II. THE ORCC'S COMPA-BACKEND
The purpose of the Orcc's Compa-Backend is to generate actors' C code that is well suited for embedded system architectures. The C code can be enriched with OpenHMPP directives [5] in order to target accelerators like GPU thanks to simple dedicated annotations introduced in the CAL. Fig. 2 , shows the HW architecture targeted by the CompaBackend (in the red box). The system is composed of several (heterogeneous or not) Processing Elements (PE). One PE plays the role of master and the others are slaves. Each slave PE is connected to the master, e.g. through bidirectional mailboxes, to enable master-slave communications. Data exchanges between slaves take place within special FIFOs (round buffers) which can be implemented in shared or distributed memory 1 .

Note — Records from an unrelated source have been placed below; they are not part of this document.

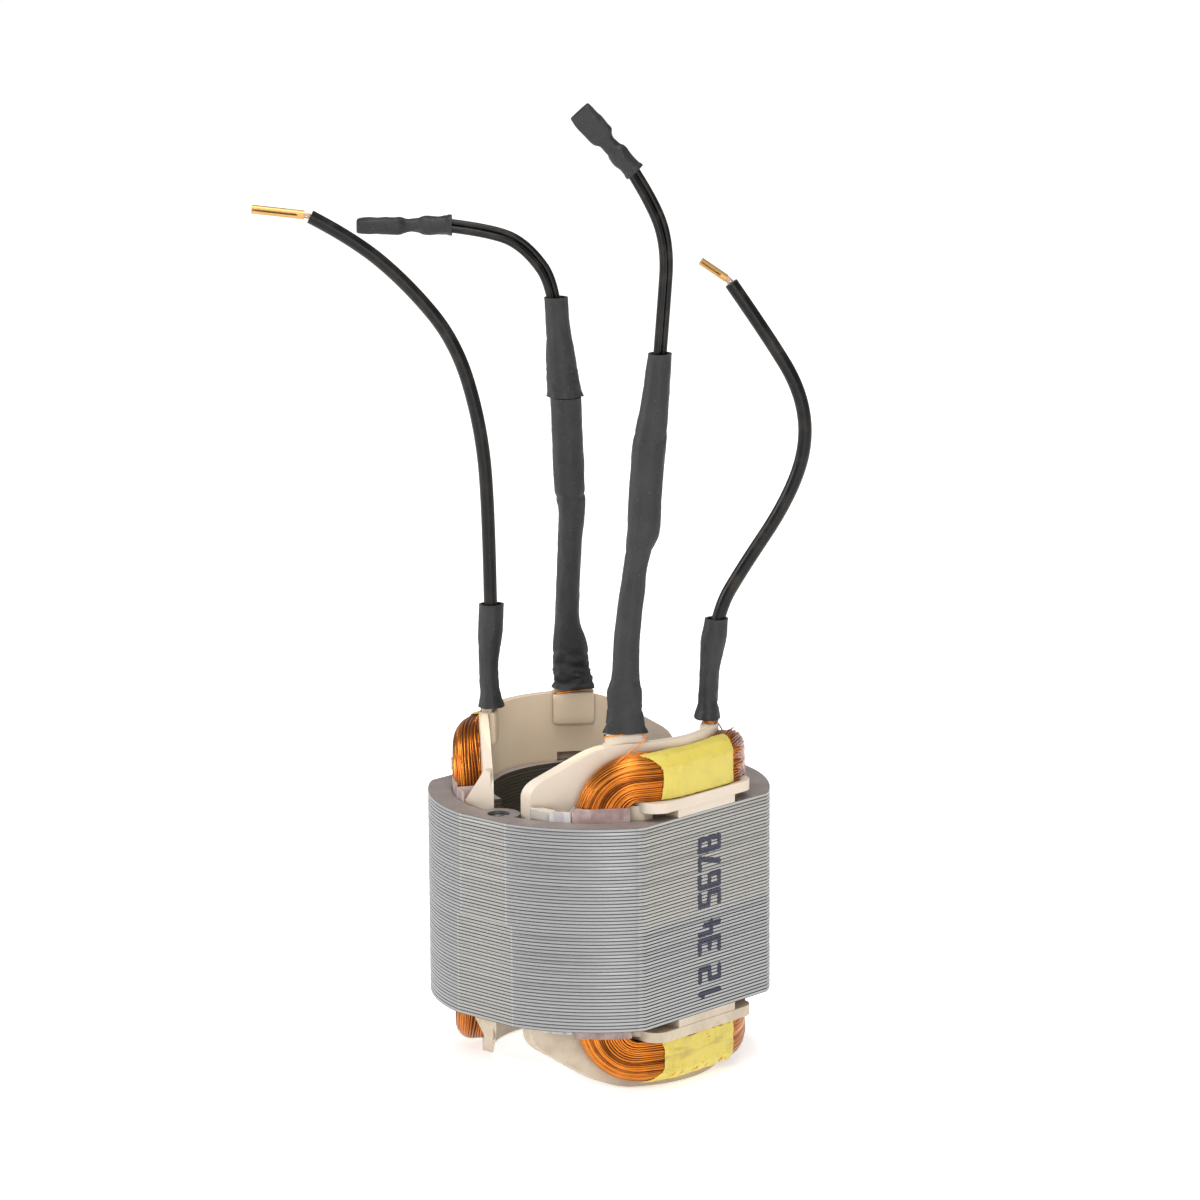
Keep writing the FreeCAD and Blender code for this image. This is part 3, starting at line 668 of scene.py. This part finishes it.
# %% [markdown]
# The end insulators are moulded in a cream engineering plastic, matt to satin. The bore side of the upper
# walls is painted a lighter, browner cream, painted light against the shade deep in the bore, and low down
# the plastic is darker: grime and painted shade.
# Ambient occlusion darkens the inner corners with painted shade. A rounded edge could be faked in the finish,
# but a bevel on a copy of the solid also gives it an outline.
# %% Cream plastic
plastic = Finish("cream_plastic", roughness=0.48, subsurface_weight=0.12, subsurface_scale=0.001)
cloud = plastic.noise(120, 4)
pale = plastic.mix(cloud, (0.57, 0.48, 0.385), (0.68, 0.59, 0.485))
# The bore side of the upper walls gets a lighter, browner cream: painted light filling the shade deep in the
# bore.
bore_side = (1 - plastic.from_axis().past(16.9, 17.3)) * plastic.axis("Z").past(40, 41)
bore_fill_light = plastic.mix(cloud, (0.74, 0.59, 0.42), (0.86, 0.715, 0.535))
# Ambient occlusion darkens the inner corners: painted shade.
corner = plastic.make("AmbientOcclusion", {"samples": 6}, {"Distance": 1.6 * MM}, out=1).between(0.25, 0.85)
# Low down the plastic is darker and browner: grime, and painted shade as well.
dirt_and_low_shade = plastic.mix(plastic.noise(400, 5).between(0.35, 0.7), (0.53, 0.44, 0.32), (0.38, 0.30, 0.20))
soiled_and_shaded = plastic.mix((1 - plastic.axis("Z").past(8, 14)) * 0.75, plastic.mix(bore_side, pale, bore_fill_light), dirt_and_low_shade)
plastic.colour(corner, (0.34, 0.25, 0.165), soiled_and_shaded)
plastic.put("Roughness", 0.42 + cloud * 0.16)
plastic.bump(plastic.noise(2400, 2), 0.08, 0.00008)

# %% Moulded edges
ROUNDING = 0.12 * MM


def moulding(place):
    """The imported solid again, welded, with the small rounding that a mould leaves on every edge."""
    bm = welded("insulator_" + place)
    bmesh.ops.dissolve_limit(bm, angle_limit=math.radians(0.6), verts=bm.verts, edges=bm.edges)
    piece = edited_piece("moulding_" + place, bm, 30, "insulator_" + place)
    bevel = piece.modifiers.new("rounding", "BEVEL")
    bevel.width, bevel.segments = ROUNDING, 2
    bevel.limit_method, bevel.angle_limit = "ANGLE", math.radians(45)
    even = piece.modifiers.new("even_shading", "WEIGHTED_NORMAL")
    even.keep_sharp = True
    return piece


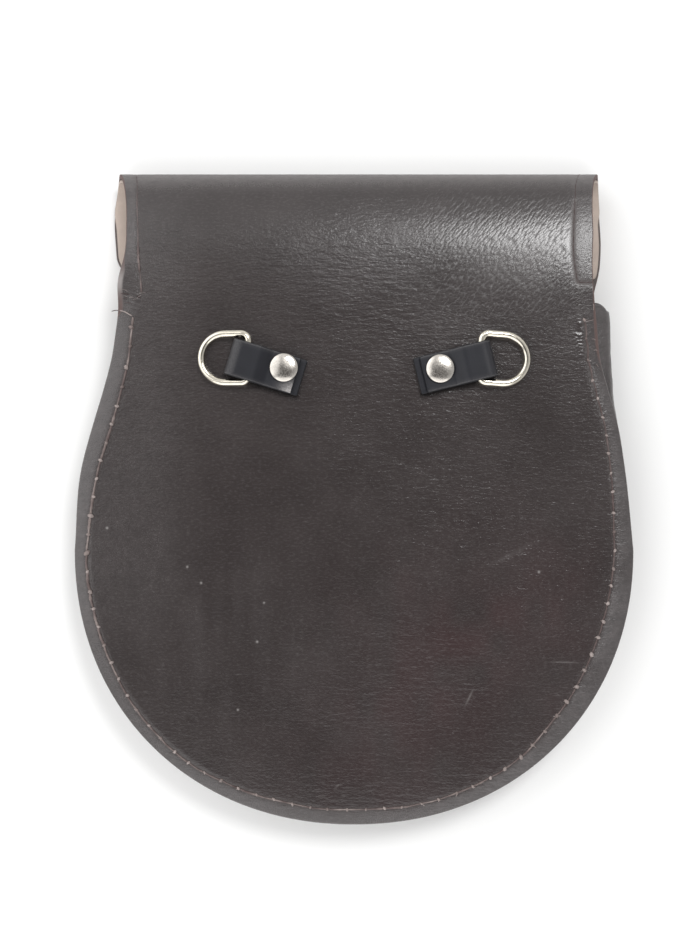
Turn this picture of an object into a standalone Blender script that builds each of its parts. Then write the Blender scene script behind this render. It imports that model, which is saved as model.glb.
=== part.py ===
"""A plain leather sporran pouch lying on its front, in metres, with +Z up.

The origin is on the table under the middle of the pouch, and the fold of the flap is at +Y.
The back panel, the fold and the flap are one leather cut flat and bent over the fold, so a place on
that cut is given as (across, along). Across is X. Along is the distance from the crest of the fold,
positive down the back panel and negative down the flap.
"""

import math
from collections import namedtuple

import bmesh
import bpy
import numpy as np
from mathutils.geometry import delaunay_2d_cdt

# Leather thicknesses, and the gap that neighbours keep
LEATHER = 0.0016
LINING = 0.0010
GUSSET = 0.0013
STRAP = 0.0012
GAP = 0.0003

# The body of the pouch
BODY_HEIGHT = 0.0200
FOLD_RADIUS = BODY_HEIGHT / 2
FOLD_CREST_Y = 0.10475
FOLD_QUARTER = math.pi / 2 * FOLD_RADIUS
ALONG_TO_Y = FOLD_CREST_Y - FOLD_RADIUS + FOLD_QUARTER
ROUND_START = 0.1270
ROUND_HALF_WIDTH = 0.0890
ROUND_DEPTH = 0.0874
ROUND_POWER = 2.1
FLAP_ROUND_START = -0.0360
FLAP_LENGTH = 0.1045

# The seam margin rolls down outside the stitching, faster towards its edge
MARGIN = 0.0055
MARGIN_DROP = 0.0014
MARGIN_SLOPE = 0.4
MARGIN_RINGS = (0.0028, 0.0055, 0.0095)
MOUTH_ALONG = 0.0480
MARGIN_FADE = 0.0120

# The edges of the cut, worked out from the flap to the round bottom
Edge = namedtuple("Edge", "along left right")
CUT_EDGES = (
    Edge(-0.036, -0.0779, 0.0810),
    Edge(-0.028, -0.0785, 0.0814),
    Edge(-0.020, -0.0789, 0.0810),
    Edge(-0.008, -0.0774, 0.0798),
    Edge(0.000, -0.0760, 0.0788),
    Edge(0.008, -0.0742, 0.0770),
    Edge(0.016, -0.0730, 0.0760),
    Edge(0.026, -0.0726, 0.0758),
    Edge(0.036, -0.0727, 0.0755),
    Edge(0.046, -0.0738, 0.0763),
    Edge(0.056, -0.0757, 0.0774),
    Edge(0.066, -0.0773, 0.0784),
    Edge(0.076, -0.0799, 0.0810),
    Edge(0.086, -0.0829, 0.0838),
    Edge(0.101, -0.0869, 0.0863),
    Edge(0.127, -0.0890, 0.0890),
)

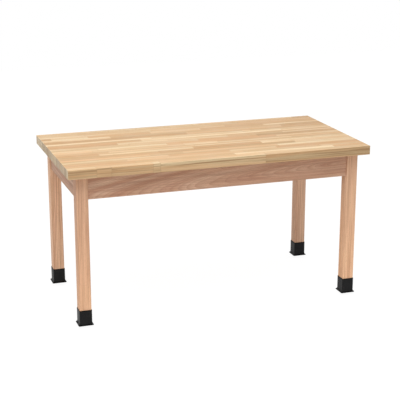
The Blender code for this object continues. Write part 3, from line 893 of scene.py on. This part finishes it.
def mark_staves(top, staves, low):
    """Write each face's stave into its corners: tone, warmth, figure, heartwood, span and seed."""
    chance = random.Random(STAVE_SEED + 1)
    rows = {}
    for row, start, end, dark, pink, strip in staves:
        tint = (dark, pink, chance.uniform(0.15, 1.0), strip)
        span = (start, end, chance.uniform(1, 90), 1.0)
        rows.setdefault(row, []).append((start, end, tint, span))
    tints = top.data.attributes.new("stave_tint", "FLOAT_COLOR", "CORNER")
    spans = top.data.attributes.new("stave_span", "FLOAT_COLOR", "CORNER")
    for face in top.data.polygons:
        row = min(max(int((face.center.y - low.y) / STAVE_WIDTH), 0), len(rows) - 1)
        reach = face.center.x - low.x
        for start, end, tint, span in rows[row]:
            if start <= reach <= end:
                break
        for corner in face.loop_indices:
            tints.data[corner].color = tint
            spans.data[corner].color = span


def model_block_top():
    """The slab with eased edges and pilot holes, its faces split along every stave's outline."""
    low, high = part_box("butcher_block_top")
    rows = round((high.y - low.y) / STAVE_WIDTH)
    staves = stave_layout(high.x - low.x, rows)
    top = block("block_top", low, high)
    round_edges(top, TOP_EDGE_RADIUS, 4, lambda edge: True)
    for tail in CLIP_TAILS:
        place = middle_of("clip_screw_" + tail)
        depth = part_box("clip_screw_" + tail)[1].z - low.z + PILOT_SPARE
        drill(top, (place.x, place.y, low.z), (0, 0, 1), PILOT_HOLE, 2 * depth, sides=24)
    start_editing(top, "FACE")
    for row in range(1, rows):
        bpy.ops.mesh.select_all(action="SELECT")
        line = (0, low.y + row * STAVE_WIDTH, 0)
        bpy.ops.mesh.bisect(plane_co=line, plane_no=(0, 1, 0), threshold=1e-6)
    for row, start in (stave[:2] for stave in staves):
        if start > 0:
            middle = low.y + (row + 0.5) * STAVE_WIDTH
            reach = STAVE_WIDTH / 2 + 0.001
            select_parts(top, "faces", lambda face: abs(face.calc_center_median().y - middle) < reach)
            bpy.ops.mesh.bisect(plane_co=(low.x + start, 0, 0), plane_no=(1, 0, 0), threshold=1e-6)
    select_only()
    mark_staves(top, staves, low)
    shade(top)
    finish_piece(top, "table", "top_wood", stave_material(), "butcher_block_top")


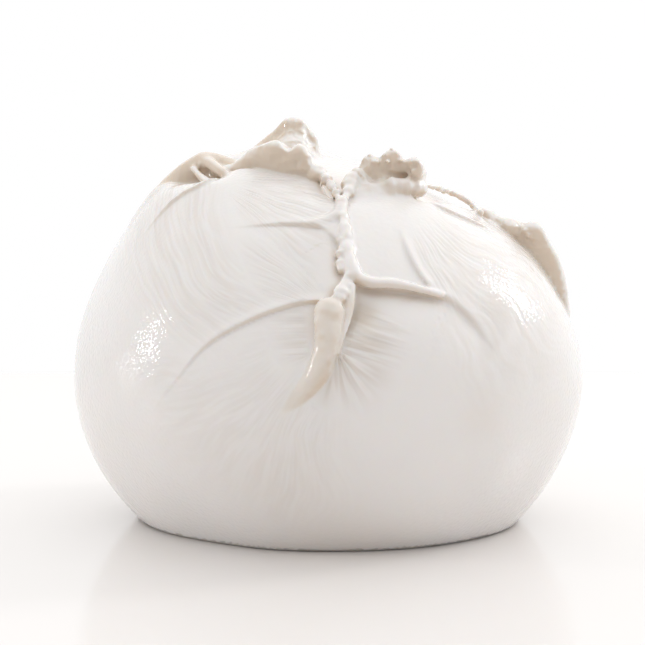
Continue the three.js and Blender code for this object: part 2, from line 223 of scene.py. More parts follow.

A. Targeted HW architecture for the demonstration
1. In a dataflow network, actors communicate through FIFO channels. B. Targeted SW architecture for the demonstration As can be seen in Fig. 2 
A. Targeted HW architecture
The system uses the dual core ARM processor, in the Processing System region, as the master PE. As many as 16 Microblaze processors have been synthetized in the Programming Logic region, as the slave PEs. Most of the slaves have access to 64Kb of local memory through the instruction/data Local Memory Bus (LMB). Also, they have access to a 128Kb shared memory through an AXI interconnect bus.
B. Targeted SW structure
As a first implementation, we use a static simple mapping strategy. We have intentionally equaled the number of slave PEs to the number of actors. Like this, each actor's code is copied into the local memory of one slave PE. Therefore, no Global Runtime, or Compa Kernel, nor master-slave communications are required. For data exchanging, a total of 32 FIFOs 512 deep have been implemented in the shared memory. Note that the number of FIFOs is derived from the number of channels in the application's dataflow model.
C. First results
The implementation of the system using a one per one mapping strategy, allows us to validate the code generated by the Orcc's Compa-Backend. In addition, some metrics have been observed. The total execution time for the first 9 frames of the video sequence is 0.41s, i.e.
frames per second (fps).
This result is very poor compared to a modern decoder system; however we do have identified some of the reasons. First of all, in the current implementation of the backend, the computations are performed directly on the FIFOs. Therefore the traffic through the bus to the shared memory is very dense. Therefore, we expect better results with a solution where data to be used is first moved into local memory. We have also measured the computing time, i.e. the actor's execution time when data is present in the input FIFO(s) and produced values can be written into the output FIFO(s). The maximum computation time obtained is 0.21 seconds i.e. 51% of the total time (for the 9 frames). This result indicates that slaves are waiting for data almost half of the application execution time. At present time, based on the computing times previously obtained, we explore the system's behavior by varying the mappings and the number of processors.
D. Advanced implementation
We have also started the implementation of the first steps toward dynamic mapping, and thus the foundations of the Compa Global and CompaK runtime.
We have connected the instruction and data caches of the slave processors to an external memory. Then, we have placed the actors' codes and local data into this memory. The caches have been dimensioned such that almost all of the assigned actor(s) can fit in. With this architecture any slave processor will be able to execute any actor at any time. It will also allow us to experiment actor migration mechanisms.
IV. CONCLUSIONS
In this demo we present part of the Compa project. We demonstrate the use of the Orcc's Compa-Backend in a real scenario, which is a MPEG-4 Part 2 decoding application. The application model contains 17 actors and uses 32 FIFO channels. As a first implementation, we use a one to one (one actor per processor) mapping strategy. As it is work in progress, we also expect to present dynamic mapping during the demo.